Diríamos más bien que, una épica diminuta de lo cotidiano, el poeta decide situarse en contra de cualquier forma de cosificación de lo vivible, mientras señala y multiplica las historias y los relatos que se integraron a nuestra imaginación como un rumor: “Aquí, en el inframundo, / se forman parejas increíbles, / las inmundas para los inmundos / están siempre disponibles, / más de un cuento hay / con cucos y cuquillos, / a mamá coneja se le escapan / conejos con colmillos, / y así, todo es reunión de fealdades. / No hay más posibilidades”. Un rumor que puede transformarse en un cuento de terror o en una realidad absurdamente cruel por más que se pueda aprender y recitar con rimas como en una canción infantil.

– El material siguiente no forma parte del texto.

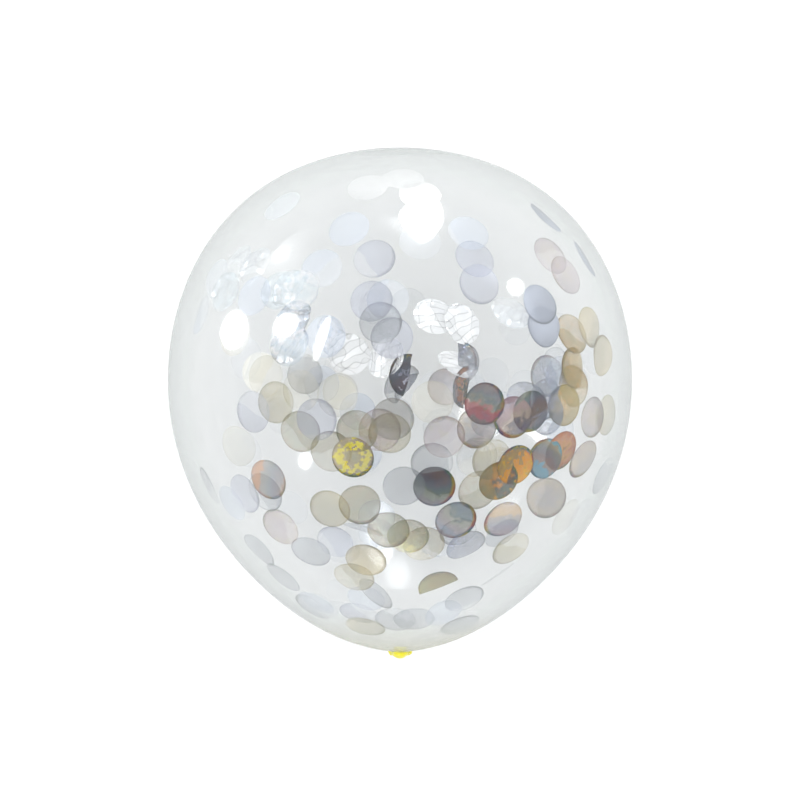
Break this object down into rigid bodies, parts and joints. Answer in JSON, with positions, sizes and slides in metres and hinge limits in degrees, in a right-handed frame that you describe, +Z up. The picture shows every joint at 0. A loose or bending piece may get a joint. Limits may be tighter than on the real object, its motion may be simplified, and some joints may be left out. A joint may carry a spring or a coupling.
{
  "type": "confetti balloon",
  "caption": "Clear round party balloon, blown up and tied at the neck, with silvery round film confetti clinging inside it; it lies on a small flat spot",
  "frame": {"origin": "on the floor, in the flat spot that the balloon rests on, straight under its widest ring", "axes": "+Y along the level axis of the balloon from the tied neck to the crown, +X across it, +Z up"},
  "size_m": [0.29, 0.3197, 0.2884],
  "materials": {
    "clear_latex": "thin clear glossy latex, a little milky",
    "neck_latex": "gathered thick latex, pale lemon yellow, satin",
    "confetti_film": "thin silvery iridescent film discs, glossy"
  },
  "bodies": {
    "root": {"latex_balloon": "clear_latex"}
  },
  "joints": []
}
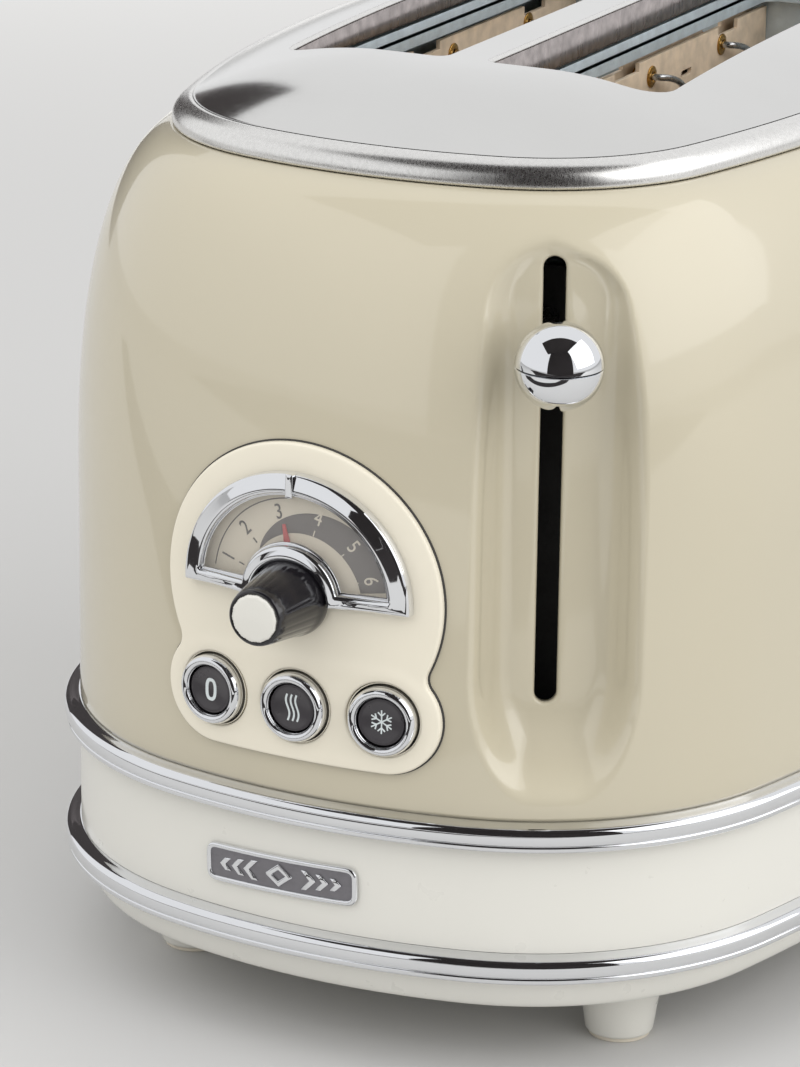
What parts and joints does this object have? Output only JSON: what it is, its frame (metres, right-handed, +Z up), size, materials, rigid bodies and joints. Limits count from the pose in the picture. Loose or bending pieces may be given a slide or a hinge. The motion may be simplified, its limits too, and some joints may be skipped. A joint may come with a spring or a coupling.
{
  "type": "pop-up toaster",
  "caption": "Two-slot pop-up toaster with a bowed enamelled body, bright trim bands, shade dial, push buttons and a ball-ended lift lever.",
  "frame": {"origin": "centre of the bounding box on the worktop, under the feet", "axes": "+Z up, -Y out of the control end with the dial and the lever, +X to the right when facing the control end"},
  "size_m": [0.2, 0.3264, 0.205],
  "materials": {
    "cream_body": "glossy cream enamel",
    "brushed_stainless": "brushed lengthwise, fine scratches on the rim",
    "chrome_trim": "mirror chrome plating",
    "ivory_plastic": "satin-gloss ivory moulding",
    "black_plastic": "glossy black moulding",
    "soft_rubber": "matt dark rubber",
    "clear_window": "clear moulded window",
    "dial_print": "printed scale on cream, dark crescent",
    "pointer_red": "satin red",
    "galvanised_sheet": "galvanised sheet, faint spangle",
    "bright_steel": "drawn steel wire and rod",
    "potentiometer_case": "pressed case",
    "magnet_winding": "lacquered copper winding",
    "circuit_board": "green laminate",
    "mica_board": "tan mica, layered flakes"
  },
  "bodies": {
    "body": {"outer_shell": "cream_body", "top_cover": "brushed_stainless", "badge_plate": "brushed_stainless", "upper_trim_band": "chrome_trim", "lower_trim_band": "chrome_trim", "dial_frame": "chrome_trim", "base_band": "ivory_plastic", "base_pan": "ivory_plastic", "control_panel": "ivory_plastic", "foot_front_left": "ivory_plastic", "foot_front_right": "ivory_plastic", "foot_rear_left": "ivory_plastic", "foot_rear_right": "ivory_plastic", "foot_pad_front_left": "soft_rubber", "foot_pad_front_right": "soft_rubber", "foot_pad_rear_left": "soft_rubber", "foot_pad_rear_right": "soft_rubber", "cord_gland": "soft_rubber", "dial_window": "clear_window", "dial_scale": "dial_print", "chassis_front_plate": "galvanised_sheet", "chassis_rear_plate": "galvanised_sheet", "chassis_top_plate": "galvanised_sheet", "reflector_left": "galvanised_sheet", "reflector_right": "galvanised_sheet", "guide_rod": "bright_steel", "lift_spring": "bright_steel", "base_screw_front_left": "bright_steel", "base_screw_front_right": "bright_steel", "base_screw_rear_left": "bright_steel", "base_screw_rear_right": "bright_steel", "shade_potentiometer": "potentiometer_case", "hold_down_magnet": "magnet_winding", "control_board": "circuit_board", "heater_board_outer_left": "mica_board", "heater_board_inner_left": "mica_board", "heater_board_outer_right": "mica_board", "heater_board_inner_right": "mica_board"},
    "lift": {"lever_ball_upper": "chrome_trim", "lever_ball_lower": "chrome_trim", "lever_stem": "bright_steel", "lift_carriage": "galvanised_sheet", "bread_rack_left": "bright_steel", "bread_rack_right": "bright_steel"},
    "guide_outer_left": {"bread_guide_outer_left": "bright_steel"},
    "guide_inner_left": {"bread_guide_inner_left": "bright_steel"},
    "guide_outer_right": {"bread_guide_outer_right": "bright_steel"},
    "guide_inner_right": {"bread_guide_inner_right": "bright_steel"},
    "shade_dial": {"dial_knob": "black_plastic", "dial_knob_cap": "ivory_plastic", "dial_shaft": "bright_steel", "dial_pointer": "pointer_red"},
    "cancel_button": {"cancel_button_ring": "chrome_trim", "cancel_button_face": "black_plastic"},
    "reheat_button": {"reheat_button_ring": "chrome_trim", "reheat_button_face": "black_plastic"},
    "defrost_button": {"defrost_button_ring": "chrome_trim", "defrost_button_face": "black_plastic"},
    "crumb_drawer": {"crumb_tray": "ivory_plastic"}
  },
  "joints": [
    {"name": "lift_slide", "type": "slide", "parent": "body", "child": "lift", "axis": [0, 0, 1], "range_m": [-0.07, 0.012], "stiffness_N_per_m": 120, "springref_m": 0.0115, "deforming": ["lift_spring"]},
    {"name": "guide_outer_left_slide", "type": "slide", "parent": "body", "child": "guide_outer_left", "axis": [1, 0, 0], "range_m": [-0.0013, 0.0071]},
    {"name": "guide_inner_left_slide", "type": "slide", "parent": "body", "child": "guide_inner_left", "axis": [1, 0, 0], "range_m": [-0.0071, 0.0013]},
    {"name": "guide_outer_right_slide", "type": "slide", "parent": "body", "child": "guide_outer_right", "axis": [1, 0, 0], "range_m": [-0.0071, 0.0013]},
    {"name": "guide_inner_right_slide", "type": "slide", "parent": "body", "child": "guide_inner_right", "axis": [1, 0, 0], "range_m": [-0.0013, 0.0071]},
    {"name": "shade_dial_turn", "type": "hinge", "parent": "body", "child": "shade_dial", "pos_m": [-0.0023, -0.14675, 0.1056], "axis": [0, -1, 0], "range_deg": [-85, 61]},
    {"name": "cancel_button_press", "type": "slide", "parent": "body", "child": "cancel_button", "axis": [0.1537, 0.9881, 0], "range_m": [0, 0.0025], "stiffness_N_per_m": 400, "springref_m": -0.002},
    {"name": "reheat_button_press", "type": "slide", "parent": "body", "child": "reheat_button", "axis": [0.0159, 0.9999, 0], "range_m": [0, 0.0025], "stiffness_N_per_m": 400, "springref_m": -0.002},
    {"name": "defrost_button_press", "type": "slide", "parent": "body", "child": "defrost_button", "axis": [-0.1219, 0.9925, 0], "range_m": [0, 0.0025], "stiffness_N_per_m": 400, "springref_m": -0.002},
    {"name": "crumb_tray_slide", "type": "slide", "parent": "body", "child": "crumb_drawer", "axis": [0, 1, 0], "range_m": [0, 0.19]}
  ],
  "couplings": [
    {"joint": "guide_outer_left_slide", "follows": "lift_slide", "ratio": -0.1},
    {"joint": "guide_inner_left_slide", "follows": "lift_slide", "ratio": 0.1},
    {"joint": "guide_outer_right_slide", "follows": "lift_slide", "ratio": 0.1},
    {"joint": "guide_inner_right_slide", "follows": "lift_slide", "ratio": -0.1}
  ]
}
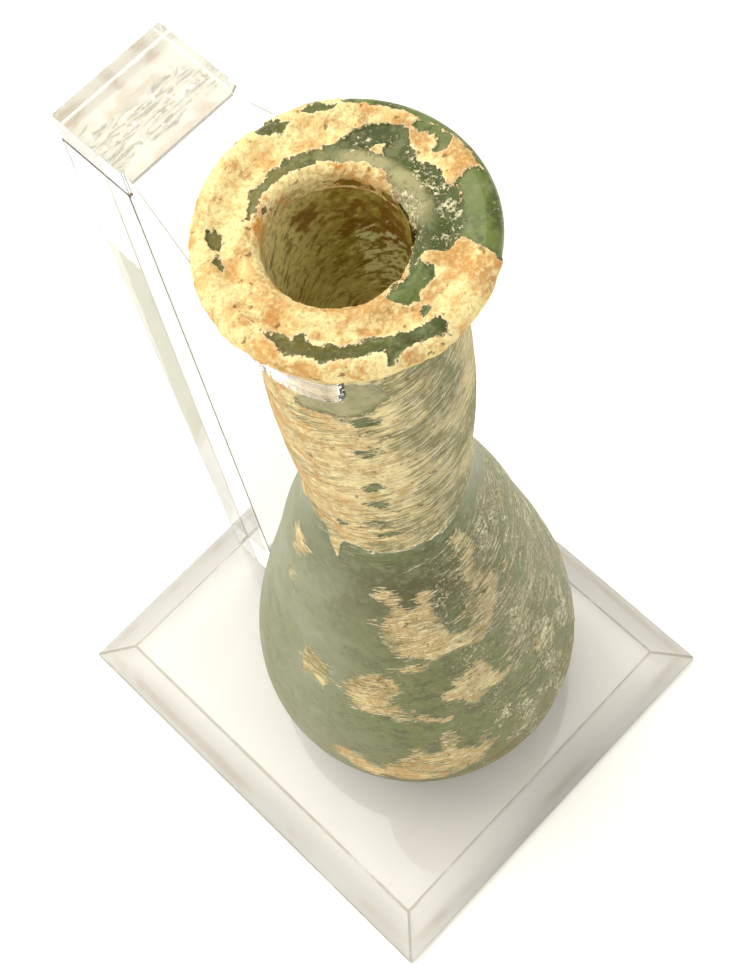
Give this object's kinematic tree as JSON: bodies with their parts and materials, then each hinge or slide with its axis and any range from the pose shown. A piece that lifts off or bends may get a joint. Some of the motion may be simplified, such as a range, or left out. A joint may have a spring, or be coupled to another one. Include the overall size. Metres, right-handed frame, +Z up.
{
  "type": "perfume flask",
  "caption": "Hollow blown-glass perfume flask with a pear-shaped body, long neck and flared rim, held upright by a clear stand with a neck fork.",
  "frame": {"origin": "centre of the stand base's flat underside, on the surface it stands on", "axes": "+Z up along the flask, +Y towards the post at the back, -Y the open side of the fork's head at the front, +X to the right seen from the front"},
  "size_m": [0.0588, 0.064, 0.122],
  "materials": {
    "weathered_glass": "satin",
    "clear_acrylic": "gloss"
  },
  "bodies": {
    "root": {"flask": "weathered_glass", "stand_base": "clear_acrylic", "stand_post": "clear_acrylic", "stand_fork": "clear_acrylic"}
  },
  "joints": []
}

Las leyes de la materia son oscuras e intraducibles y en el interior de la materia misma están las instrucciones para la destrucción del universo tal como lo conocemos. La pregunta aquí es quién sería capaz de leerlas o de comprenderlas. El poeta es el mismo grafómano que responde con cierta empatía a las exigencia de las cosas inanimadas de revelar sus secretos más íntimos: “si huye de lo inanimado / y se refugia en el bosque, hasta las hadas / y los gnomos le piden un cuento infantil, / otros, una urgente reseña / sobre un poeta senil le reclaman / si se acuesta en el banco / de un parque y con diarios se tapa”. De modo que la tarea de la escritura quizá consista en registrar lo que escapa a los límites del lenguaje; es decir, en recuperar la voz muda, la grafía invisible de los objetos, y proponer sentidos allí donde pareciera que no existe absolutamente nada.

 

Eduardo Ainbinder, ¡Parénse derecho!, Gog y Magog, 2015, 36 págs.